Prospettive future. Con l’avvento di Ranadive il futuro dei Kings non potrà che essere migliore. Innanzitutto il nuovo proprietario (come da accordi) costruirà entro il 2017 la nuova arena per le gare interne della franchigia, ma soprattutto il restyling in dirigenza e nel coaching staff dovrebbe dare a questi Kings una nuova identità. Dopo l’allontanamento di coach Smart è arrivato Mike Malone, ex assistente di Mark Jackson ai Golden State Warriors.

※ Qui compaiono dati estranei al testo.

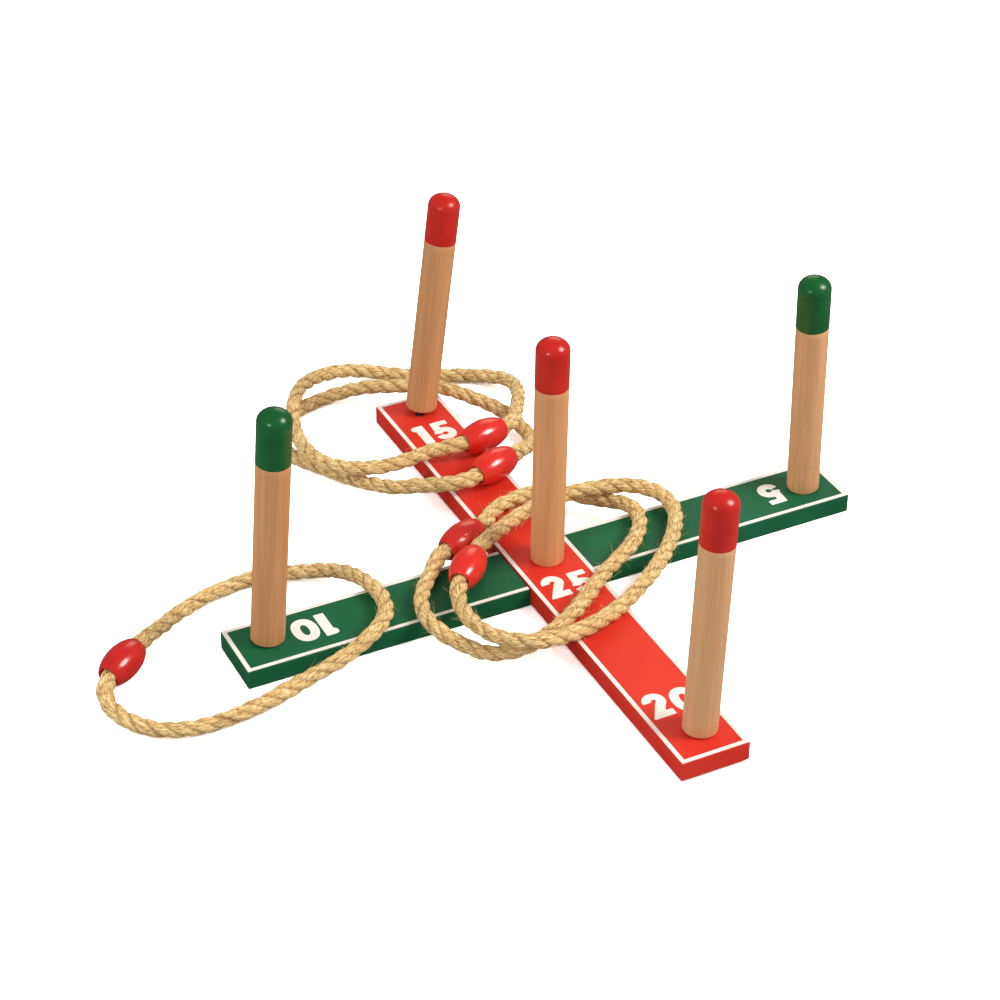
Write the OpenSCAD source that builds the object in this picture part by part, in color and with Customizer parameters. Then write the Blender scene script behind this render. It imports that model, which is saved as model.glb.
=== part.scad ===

Di lui si dice un gran bene ed è per questo che la notizia del suo ingaggio è stata accolta come una manna dal cielo dal popolo di Sacramento. Cambierà anche il GM, con Chris Wallace dei Grizzlies favorito per il posto. A lui il compito di creare il roster dei Kings per la prossima stagione. Si deve ripartire da un Cousins maturo, da una buona pescata alla scelta nº 7 del draft di giugno e da qualche trattativa per dare un volto nuovo alla squadra (Evans, Thornton, Thomas e Thompson sono avvisati). Il nuovo ciclo dei Sacramento Kings è iniziato.